Monday, September 2, 2013
A Review of 'V for Vendetta' by Alan Moore and David Lloyd
Set in an imagined future England that has given itself over to fascism, this groundbreaking story captures both the suffocating nature of life in an authoritarian police state and the redemptive power of the human spirit which revels against it. Crafted with sterling clarity and intelligence, V for Vendetta brings an unequaled depth of characterization and verisimilitude to its unflinching account of oppression and resistance."
I've been meaning to read this for a while! Since Watchmen made me so angry, I figured that I should give him another chance. He really is adept at telling a killer story.

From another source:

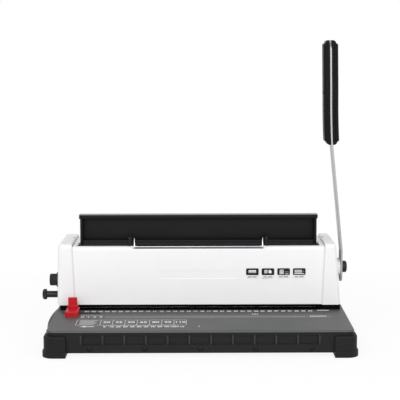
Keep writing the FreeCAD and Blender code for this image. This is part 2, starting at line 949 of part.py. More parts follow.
def housing_body(bottom, top, inset, rear, x_low, x_high):
    body = prism_x(side_outline(bottom, top, inset, rear), x_low, x_high)

    def along(box):
        return box.XLength > 1.0 and box.YLength < 0.01 and box.ZLength < 0.01

    body = rounded(body, max(cover_round - inset, 0.6), lambda box: along(box)
                   and near(box.YMin, inset) and near(box.ZMin, top - inset))
    return rounded(body, max(roof_round - inset, 1.0), lambda box: along(box)
                   and box.YMin > deck_split and box.ZMin > bottom + 1.0)


def roof_screw_x(side):
    return row_x + side * (half_at(cap_top) + seam_gap + roof_head + contact_gap)


# Side frames

def make_side_frame(side):
    """One steel side frame; its foot and its roof tab turn outwards."""
    inner = row_x + side * frame_inner
    outer = row_x + side * frame_outer
    plate = prism_x(side_outline(table_top, cover_top, frame_inset, rear_face), inner, outer)
    top_block = block(inner, outer, frame_inset, frame_flat_back, table_top, deck_low)
    leg = block(inner, outer, die_front, die_back, table_top - die_thick, table_top)
    foot = block(outer, outer + side * frame_foot_wide, frame_foot_front,
                 rear_face - frame_inset, table_top, table_top + frame_foot_thick)
    tab = block(outer, roof_screw_x(side) + side * tab_over, roof_screw_y - tab_wide / 2.0,
                roof_screw_y + tab_wide / 2.0, tab_top - tab_thick, tab_top)
    low = row_x - frame_outer - spare
    high = row_x + frame_outer + spare
    tools = [rod_x(bush_seat, low, high, shaft_y, shaft_z),
             rod_x(frame_screw, low, high, tie_rod_y, tie_rod_z),
             rod_x(frame_screw, low, high, tie_bar_y, tie_bar_z),
             rod_z(small_core, tab_top - spare / 4.0, deck_low, roof_screw_x(side),
                   roof_screw_y)]
    for y, z in tool_screw_places():
        tools.append(rod_x(frame_screw, low, high, y, z))
        tools.append(rod_x(small_head + head_play, outer - side * small_head_long,
                           outer + side * spare, y, z))
    tools += [rod_z(small_core, table_top - 1.0, table_top + spare / 4.0, x, y)
              for x, y in foot_screw_places()]
    if side < 0:
        tools.append(rod_x(selector_radius + running_play, low, row_x, selector_y,
                           selector_z))
        tools.append(rod_x(margin_rod_radius + running_play, low, row_x, margin_rod_y,
                           margin_rod_z))
    return joined([plate, top_block, leg, foot, tab]).cut(tools)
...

This time, instead of becoming angry, I don't really know what to feel. 'V for Vendetta' talks about a society that, instead of turning into the society that it is today, anarchy reigns. So V begins telling Evey about anarchy and why we need it. He explains it as the path to true freedom: no one to enforce rules, just the allowance to build the world that we want; destroying the old and creating new from the rubble that remains. It's like society is a phoenix.

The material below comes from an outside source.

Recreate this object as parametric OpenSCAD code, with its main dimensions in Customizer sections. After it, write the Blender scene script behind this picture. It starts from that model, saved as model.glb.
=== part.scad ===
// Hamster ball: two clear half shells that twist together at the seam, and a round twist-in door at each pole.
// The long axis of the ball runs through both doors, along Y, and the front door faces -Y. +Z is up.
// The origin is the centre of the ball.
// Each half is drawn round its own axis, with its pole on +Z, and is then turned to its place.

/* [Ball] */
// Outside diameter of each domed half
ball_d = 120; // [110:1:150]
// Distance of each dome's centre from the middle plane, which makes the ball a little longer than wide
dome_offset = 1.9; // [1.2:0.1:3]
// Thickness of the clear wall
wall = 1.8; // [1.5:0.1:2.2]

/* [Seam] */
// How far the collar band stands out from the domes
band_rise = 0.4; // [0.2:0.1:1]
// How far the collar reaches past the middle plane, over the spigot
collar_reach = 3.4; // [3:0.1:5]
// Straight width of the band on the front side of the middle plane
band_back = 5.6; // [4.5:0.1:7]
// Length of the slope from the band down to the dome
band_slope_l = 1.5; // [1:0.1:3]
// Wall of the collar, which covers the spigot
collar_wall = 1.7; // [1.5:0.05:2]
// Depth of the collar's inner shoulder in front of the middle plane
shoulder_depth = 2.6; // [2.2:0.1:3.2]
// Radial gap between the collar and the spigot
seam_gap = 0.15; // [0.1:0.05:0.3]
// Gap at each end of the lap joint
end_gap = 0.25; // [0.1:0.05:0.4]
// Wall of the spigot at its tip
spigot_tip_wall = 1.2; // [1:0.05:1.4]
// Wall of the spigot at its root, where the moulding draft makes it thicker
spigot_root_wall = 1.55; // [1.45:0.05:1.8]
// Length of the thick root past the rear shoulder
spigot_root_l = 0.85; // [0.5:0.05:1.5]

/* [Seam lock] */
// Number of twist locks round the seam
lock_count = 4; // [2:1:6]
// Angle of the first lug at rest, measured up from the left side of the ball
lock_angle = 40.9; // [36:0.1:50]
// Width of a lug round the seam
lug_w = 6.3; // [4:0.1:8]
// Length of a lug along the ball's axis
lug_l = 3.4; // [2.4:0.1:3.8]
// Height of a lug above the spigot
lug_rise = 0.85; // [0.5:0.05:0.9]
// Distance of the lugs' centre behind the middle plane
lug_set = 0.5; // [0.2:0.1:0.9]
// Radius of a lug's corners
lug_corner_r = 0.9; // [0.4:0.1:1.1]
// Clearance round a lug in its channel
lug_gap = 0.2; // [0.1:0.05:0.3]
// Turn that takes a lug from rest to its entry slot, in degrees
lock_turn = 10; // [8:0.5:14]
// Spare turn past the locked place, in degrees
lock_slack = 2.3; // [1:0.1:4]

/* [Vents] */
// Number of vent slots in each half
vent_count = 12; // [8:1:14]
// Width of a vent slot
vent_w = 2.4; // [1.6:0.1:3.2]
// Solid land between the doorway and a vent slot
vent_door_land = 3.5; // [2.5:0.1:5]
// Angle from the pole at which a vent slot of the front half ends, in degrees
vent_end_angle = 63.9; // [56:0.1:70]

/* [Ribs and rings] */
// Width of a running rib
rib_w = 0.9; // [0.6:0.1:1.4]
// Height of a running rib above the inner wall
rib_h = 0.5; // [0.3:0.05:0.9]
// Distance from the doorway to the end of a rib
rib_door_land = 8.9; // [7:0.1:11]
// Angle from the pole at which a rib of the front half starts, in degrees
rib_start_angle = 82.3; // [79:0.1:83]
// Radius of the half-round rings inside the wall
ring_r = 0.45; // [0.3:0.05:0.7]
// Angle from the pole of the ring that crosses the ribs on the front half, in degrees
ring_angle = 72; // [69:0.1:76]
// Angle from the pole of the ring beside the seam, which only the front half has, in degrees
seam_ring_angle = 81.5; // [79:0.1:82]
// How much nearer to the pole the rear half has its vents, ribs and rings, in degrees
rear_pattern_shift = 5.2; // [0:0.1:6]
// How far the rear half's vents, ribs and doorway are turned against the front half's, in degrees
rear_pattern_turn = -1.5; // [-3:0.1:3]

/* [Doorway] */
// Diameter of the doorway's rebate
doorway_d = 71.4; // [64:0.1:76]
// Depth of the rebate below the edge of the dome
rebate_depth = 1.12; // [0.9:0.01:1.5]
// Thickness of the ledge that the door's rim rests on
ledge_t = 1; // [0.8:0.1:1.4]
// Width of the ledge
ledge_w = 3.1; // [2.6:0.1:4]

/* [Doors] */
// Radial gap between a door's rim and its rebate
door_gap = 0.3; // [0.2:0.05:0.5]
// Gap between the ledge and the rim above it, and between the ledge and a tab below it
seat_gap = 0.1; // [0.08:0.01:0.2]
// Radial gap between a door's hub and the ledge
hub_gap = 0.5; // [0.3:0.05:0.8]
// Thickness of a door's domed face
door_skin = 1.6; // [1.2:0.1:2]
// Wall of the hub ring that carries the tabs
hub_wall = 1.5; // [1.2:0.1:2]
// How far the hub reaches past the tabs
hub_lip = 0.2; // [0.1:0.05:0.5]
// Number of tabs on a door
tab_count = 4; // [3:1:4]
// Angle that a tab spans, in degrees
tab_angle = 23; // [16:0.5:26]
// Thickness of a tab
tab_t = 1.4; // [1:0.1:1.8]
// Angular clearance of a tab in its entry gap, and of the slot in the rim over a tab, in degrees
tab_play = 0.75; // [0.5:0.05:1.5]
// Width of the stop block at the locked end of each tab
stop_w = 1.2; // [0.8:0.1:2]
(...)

The most unsettling thought in this book, to me, is the separation of anarchy and chaos. V explains that it is anarchy if there is no authority. It is chaos when bad things happen because of this lack of authority. I feel as though that isn't true. If there isn't someone to set an example or at least to enforce the rules that have been created for this particular society, who's to stop those who want to push their freedom to its limits? It seems that chaos is bound to follow once an anarchy is put into place.
Needless to say, I don't think anarchy is the answer for the world. If change must be made (and there's quite a laundry list of change that needs to happen), we need to fight for it and draw attention to it. Nothing will be fixed if we start anew. Many of the same people will be there. You can't erase hatreds that have existed for thousands of years, it will take a lot of time to recover from war and rebuild a crippled society...

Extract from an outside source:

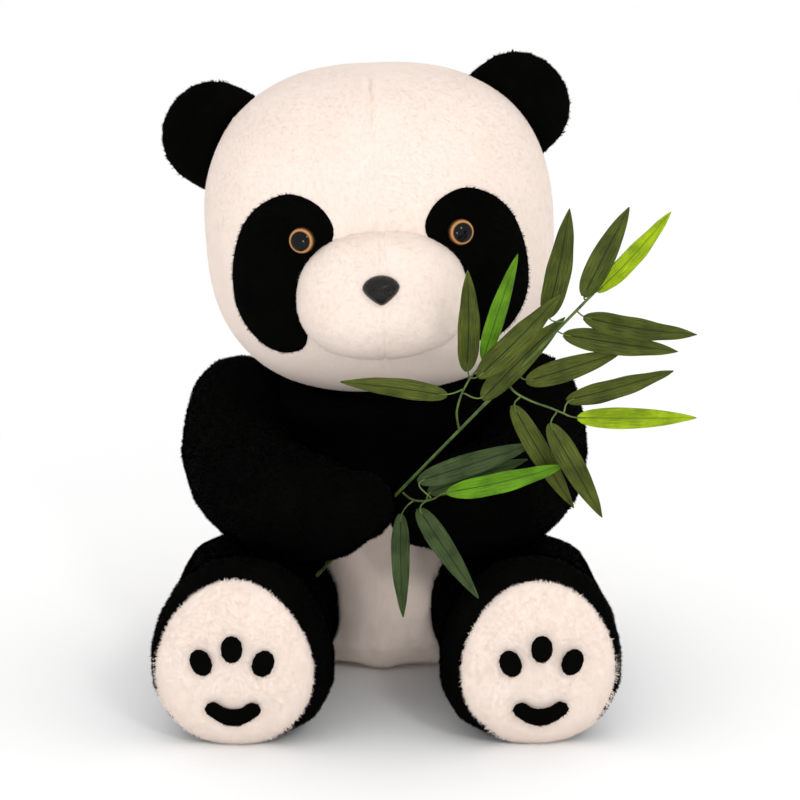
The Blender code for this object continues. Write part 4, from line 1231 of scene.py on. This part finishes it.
WORLD_STRENGTH = 1.02
LAMPS = {  # place, target, size and power
    "key": ((0.8, -2.1, 1.5), (0, -0.05, 0.25), 0.45, 9.5),
    "fill": ((-0.3, -2.4, 0.25), (0, -0.05, 0.22), 0.4, 6.5),
}
FLOOR_RADIUS = 40.0
FLOOR_GAP = 0.0004  # between the toy's underside and the floor
CAMERA_PLACE = (0.0136, -2.0, 0.66)
CAMERA_DOWN = 12.6  # degrees below level
CAMERA_LENS = 108.0


def build_set():
    scene = bpy.context.scene
    world = bpy.data.worlds.new("studio")
    world.use_nodes = True
    background = world.node_tree.nodes["Background"]
    background.inputs["Color"].default_value = (1.0, 1.0, 1.0, 1.0)
    background.inputs["Strength"].default_value = WORLD_STRENGTH
    scene.world = world
    scene.view_settings.view_transform = "Standard"
    for name, settings in LAMPS.items():
        area_light(name, *settings)

    form = bmesh.new()
    bmesh.ops.create_circle(form, cap_ends=True, segments=64, radius=FLOOR_RADIUS)
    mesh = bpy.data.meshes.new("floor")
    form.to_mesh(mesh)
    form.free()
    look, tree, shader = nodes_of("pale_floor", 0.9)
    place = tree.nodes.new("ShaderNodeTexCoord").outputs["Object"]
    stops = ((0.3, (0.975, 0.975, 0.975)), (0.7, (0.985, 0.985, 0.985)))
    colour = ramp(tree, noise(tree, place, 3.0), stops)
    tree.links.new(colour, shader.inputs["Base Color"])
    shader.inputs["Specular IOR Level"].default_value = 0.1
    floor = new_piece("floor", mesh, look)
    floor.location = (0, 0, -FLOOR_GAP)

    data = bpy.data.cameras.new("camera")
    data.lens = CAMERA_LENS
    data.sensor_width = 36.0
    data.clip_end = 50.0
    camera = bpy.data.objects.new("camera", data)
    camera.location = CAMERA_PLACE
    camera.rotation_euler = (radians(90 - CAMERA_DOWN), 0, 0)
    scene.collection.objects.link(camera)
    scene.camera = camera


build_set()
build_head()
build_patches()
build_muzzle()
build_eyes()
build_nose()
build_ears()
build_torso()
build_neck()
build_arms()
build_legs()
build_bamboo()
dress_inner_nodes()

But like I said, this book left me not really knowing what to think. Alan Moore did have some good points... or interesting points, at least. A lot of them are the same points I mentioned above. This makes the book confusing and I don't know what to think. In some situations, you can destroy something to create something new. The image that came to mind almost immediately was a painting. You start with a blank canvas and then you put a lot of time in it so that it looks like something. But if you change your mind about what you want to paint or you hate what you've put a lot of effort into, you can paint over the painting to create something new.
It's a weak image...
With this same painting, you can work with what you have, working to make it better, changing it as you see fit. And maybe that's better. You waste less paint that way...
This is a book that I will need to read again sometime. Now that I've had a first reading, maybe I'll get more out of this book.
Overall, this is a truly powerful book and it will take some time to work through your brain, I think.